No other state in the nation has stricter wildlife collecting laws than NJ. There’s virtually no collecting of nongame species, other than bullfrogs and green frogs. Snapping turtles, while an allowable target for harvesting, require a collecting permit – and there are none available.
A while back, an effort was made in Trenton to allow the limited collecting of fence swift lizards due to their abundance. It was shot down like a slow-and-low duck on the first day of hunting season. The legalese is emphatic: “No person shall possess any nongame species or exotic species of any mammal, bird, reptile or amphibian unless such person has first received both the appropriate permit from the Department of Environmental Protection” … and no such permits are available for anything but state-recognized research projects.
There is a highly worrying poaching angle connected to this froggy time of year. It’s the only chance for poachers to gather the threatened/endangered/valuable Pine Barrens tree frog. After mating, the gorgeous frogs climb to the treetops.
With evil collectors out foraging frogs, Fish and Wildlife enforcement folks are doing dark time patrolling in areas known to have Hyla andersonii sounding off. Go get ’em!
“What’s wiggling in that bag, sir?”
“Uh, not Pine Barrens tree frogs. Besides, some guy I never saw before just gave me this bag and, uh, ran off.”

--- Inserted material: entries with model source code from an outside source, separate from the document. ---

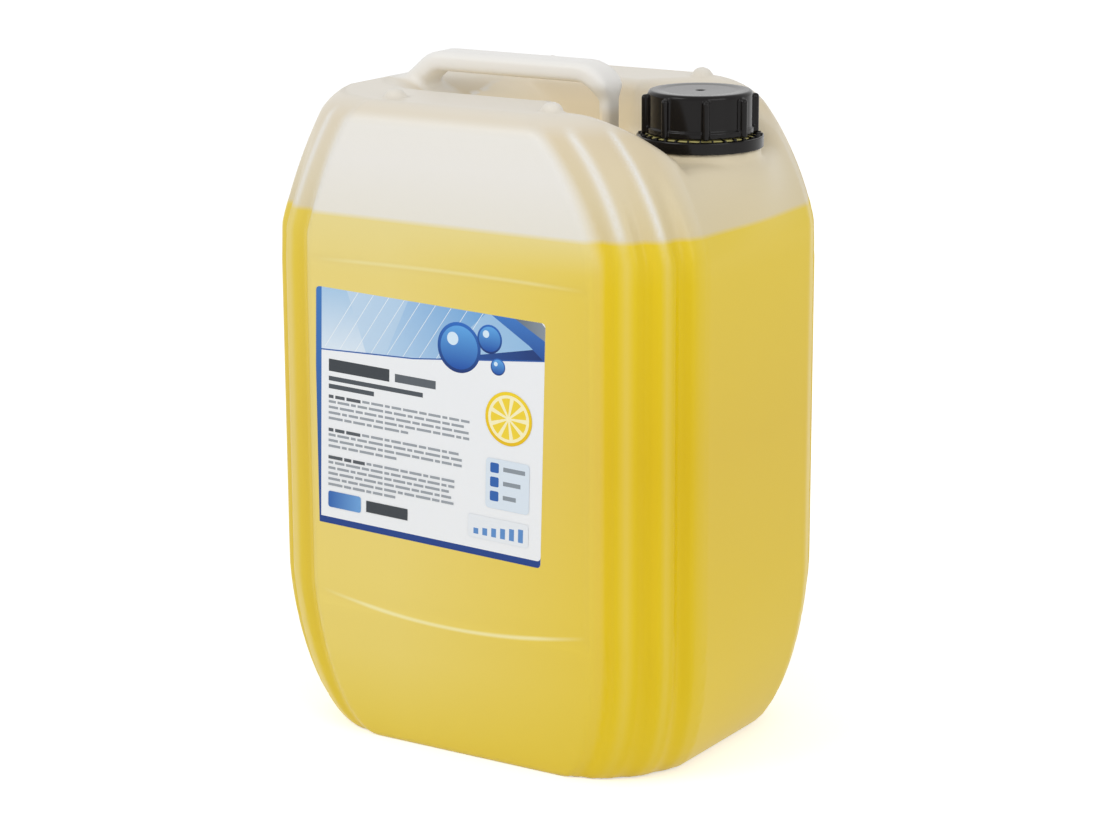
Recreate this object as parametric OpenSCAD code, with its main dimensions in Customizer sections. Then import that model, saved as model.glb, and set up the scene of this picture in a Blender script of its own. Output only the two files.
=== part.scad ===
/* [Body] */
// Length of the body, along the label face
body_l = 292; // [275:1:315]
// Width of the body, front to back
body_w = 220; // [208:1:245]
// Height of the carrying rails above the ground
rail_h = 394; // [380:1:410]
// Plan radius of the four upright corners
corner_r = 48; // [44:1:56]
// How far the ribs of a corner lie inside its full round
corner_sink = 3.6; // [0:0.2:5]
// Thickness of the blown wall
wall = 2; // [1.6:0.1:2.6]

/* [Shoulders and foot] */
// Height at which the end walls start to lean in
shoulder_z = 312; // [295:1:325]
// Reach of the flat top towards the neck end, from the middle
neck_end_top = 96; // [80:1:98]
// Fullness of the shoulder at the neck end
neck_end_p = 1.4; // [1.2:0.1:2]
// Reach of the flat top towards the far end, from the middle
far_end_top = 107; // [100:1:120]
// Fullness of the shoulder at the far end
far_end_p = 1.2; // [1.1:0.1:2]
// Rounding of the long top edges of the rails
rail_r = 12; // [8:1:18]
// Height over which the end walls draw in to the base
foot_end_z = 105; // [90:1:125]
// Height over which the long walls draw in to the base
foot_side_z = 101; // [70:1:115]
// Length of the base
base_l = 226; // [215:1:245]
// Width of the base
base_w = 184; // [170:1:196]
// Fullness of the curve from the end walls to the base
foot_p = 2; // [1.5:0.1:2.4]
// Fullness of the curve from the long walls to the base
foot_side_p = 1.3; // [1.2:0.1:2.2]
// Width of the rim that the can stands on
rim_w = 13; // [10:1:18]
// Rise of the hollow under the base
base_recess = 4; // [2:0.5:6]

/* [Flutes and panels] */
// Depth of the three upright flutes in each corner
flute_depth = 3.6; // [2:0.2:4.4]
// Angle that each flute takes up
flute_angle = 18; // [15:0.5:19]
// Angle of the rib next to the long wall
side_rib_angle = 15; // [10:0.5:18]
// Angle of the rib next to the end wall
end_rib_angle = 10; // [8:0.5:12]
// Height at which the flutes have run out under the shoulder
flute_top_z = 370; // [355:1:384]
// Length over which the flutes fade out
flute_fade = 46; // [30:1:60]
// Depth of the recess for the label, front and back
panel_recess = 1.2; // [0.6:0.1:2]
// Height of the lower edge of that recess
panel_low_z = 86; // [80:1:96]
// Height of the upper edge of that recess
panel_high_z = 301; // [290:1:304]
// How far the end wall swells out under the neck
pad_out = 13; // [8:1:15]

/* [Trough] */
// Depth of the trough under the handle, below the rails
trough_depth = 58; // [50:1:64]
// Half the width of the trough at the rails
trough_half_w = 48; // [42:1:52]
// End of the trough at the far end, from the middle
trough_far = 98; // [92:1:102]
// End of the deep part of the trough at the neck end, from the middle
trough_near = 42; // [36:1:45]
// Depth of the flat round the neck, below the rails
pocket_depth = 32; // [29:1:38]
// Half the width of the flat beside the neck
pocket_half_w = 50; // [46:1:52]
// How far the walls of that flat lean back on their way up to the rails
pocket_lean = 30; // [0:1:32]

/* [Handle] */
// Height of the middle of the handle bar above the rails
handle_lift = 11; // [8:1:20]
// Width of the handle bar
handle_w = 24; // [20:1:28]
// Thickness of the handle bar
handle_t = 12; // [11:0.5:15]
// Wall of the hollow handle bar
handle_wall = 2.4; // [2:0.1:3]
// Start of the straight bar at the far end, from the middle
handle_far = 70; // [62:1:76]
// Place of the upright leg of the handle, from the middle
handle_leg_x = 47; // [44:1:52]
// Bend radius of the handle
handle_bend = 17; // [14:1:20]
// Width of the upright leg where it meets the body
leg_w = 13; // [12:1:24]
// Thickness of the upright leg where it meets the body
leg_t = 8; // [7:0.5:12]

/* [Neck] */
// Distance of the middle of the neck from the end wall
neck_inset = 41; // [38:1:44]
// Radius of the pouring mouth
mouth_r = 24.2; // [20:0.1:24.6]
// Outer radius of the neck below its thread
neck_r = 26.8; // [26.4:0.1:27]
// Radius of the collar inside the tamper ring
collar_r = 32.6; // [31.6:0.1:32.6]
// Radius of the bead that holds the tamper ring down
bead_r = 34.2; // [33.6:0.1:34.2]
// Radius of the flange under the tamper ring
flange_r = 35; // [34:0.1:36]
// Height of the flange above the flat
flange_h = 4.9; // [4:0.1:5.5]
// Height of the neck above the flange
neck_h = 27.4; // [25:0.1:29]

/* [Closure] */
// Outer radius of the cap body
cap_r = 30.4; // [30.2:0.1:31]
// Wall of the cap skirt
cap_wall = 2; // [1.6:0.1:2.2]
// Thickness of the top of the cap
cap_top = 2.2; // [1.8:0.1:3]
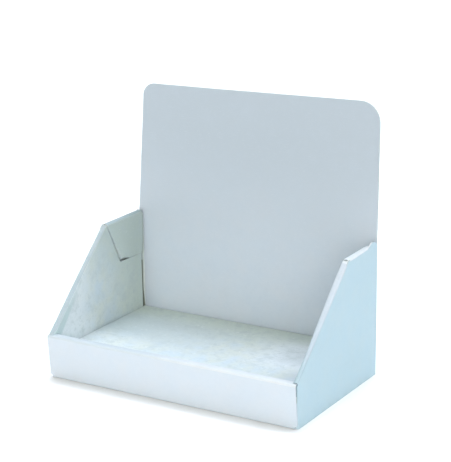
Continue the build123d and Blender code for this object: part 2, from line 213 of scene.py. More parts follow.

Poachers are often none too brilliant.
VOTE THEM IN: Inappropriately, the Pine Barrens tree frog is merely the unofficial state amphibian. It’s unofficial because efforts to have it officially ratified as “the state amphibian” (2018, state senate bill S2297) haven’t passed muster. Such a Trentonesque endorsement would lead to efforts to better conserve this consummate symbol of Pinelands wildlife. Even though this amphibian has become quite numerous, in worldly terms it remains a rare bird, so to speak. It’s way worthy of an affirmative vote.
Just for the NJ record, here are some other official state symbols:
Tall Ship: The AJ Meerwald.
RUNDOWN: The beachline bassing has dropped off but still offers take-home fish, mainly going for bait – prior and after lifeguard times. Yep, the planks are now being manned. Know what’s permissible when surfcasting.
Boat bassers are nabbing lingering mega-stripers, a least one to well over 40 pounds. Overall, the more torrid hooking is to our north, though resident inshore stripers could be a thing for many weeks to come, trolling-wise. That show of hanger-on bass aligns well with fluke fishermen who quickly hit their bag limits with fishing time left over.
Big bluefish are still flash-diving the beach, here and there but far from everywhere. Artificials seem to be the ticket; the farther casting models covering the most active waters. A steel-leader, plastic-tailed jig managed a north end slammer (released). It was all head but still pushed 15 pounds. High tide is preferable.
Fluking remains fired up, with the bay the better venue. Inlets are surprisingly lacking in flatties. That will change as weather heats up. Remember: 100 degrees for the July 4th weekend.
A very telling email: “Jay, I fully agree that the new regulations are making fluke fishing more fun. As you know I freeze filets up for the winter. With the soaring price of seafood, that really means savings, though I now have to factor in fuel costs.”
I’m feeling out what this fuel cost fiasco might mean for months to come – possibly clear into fall.
Smooth dogs (dogfish) remain highly problematic, messing up many an angling session.